Title: The Batman Handbook: The Ultimate Training Manual

Scott Beatty

Original Publication Date: 2005.

ISBN: 1-59474-023-2

Buy from: Amazon.com or
Amazon.ca

Premise:

Following on the success of Batman Begins and designed to resemble the The Worst-Case Scenario Survival Handbook and its sequels and knock-offs, this manual explains how to become Batman.

High Points

Survival Tip #1: Stay out of places with names like “Crime Alley” (7)

1. The four-paragraph warning which discounts any liability for damages incurred by anyone actually attempting any of the stunts in this book.

2. Seriously, just looking at this book holds a certain pleasure. You know that many volumes and years of training would be required to do just a few of the more plausible things Batman manages, but how can the part of you that is still ten years old1 not want to peruse a book with chapter headings like:

-How to Make a Batsuit
-How to Bulletproof Your Batmobile
-How to Jump a Bridge in Your Batmobile
-How to See in the Dark
-How to Take a Kick in the Head
-How to Take Out a Roomful of Goons
-How to Withstand Poison Kisses
-How to Blend into the Shadows and Slip Away2

1. If you find yourself holding The Batman Handbook, part of you is still ten years old.

2. An especially amusing chapter.

Low Point:

The book resembles less Batman than it does the bat from Aesop’s fable, who claimed to be neither bird nor beast and thus was rejected by both groups. The Batman Handbook presents itself as a manual for how one might attempt to imitate the Dark Knight. At the same time, the author calls it “a well-produced work of fiction” and thereby tries to preclude criticism of any content that might be dangerous or inaccurate. The historic origins of Judo are not so obscure that the book should contain glaring errors about that subject; it does. And I pity the person who attempts to follow the book’s advice for swinging around a flagpole as a way of breaking a fall from a building.
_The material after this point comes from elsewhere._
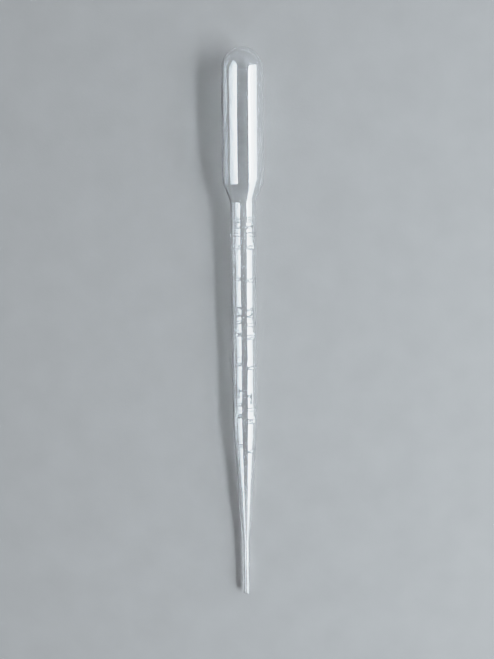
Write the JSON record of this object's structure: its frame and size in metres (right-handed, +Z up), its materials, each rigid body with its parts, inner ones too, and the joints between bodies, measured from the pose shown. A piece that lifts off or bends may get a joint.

The Batman Handbook should either have tried to find accurate advice on a more limited range of subjects—-been the bat-themed worst-case scenario book it pretends to be– OR been a more creative, entertaining work of fiction. In its present form, it’s not accurate enough to be very informative and not witty enough to be consistently entertaining.

It also occasionally remembers that little kids who’ve watched Batman will likely read this book. I applaud the fact that it encourages kids to become educated and physically fit, but these portions recall a little too much the cheeseball sixties show.

I suppose the book would work best for those writing stories or movie scripts about Batman or a similar character, because it considers a number of points that a writer might find useful. It addresses, for example, the problems one would face if one wanted a functional underground lair– including the issue of bat guano.

The Scores

The nature of this book— a work of non-fiction pretending to be factual— ill-suits it for our scoring system.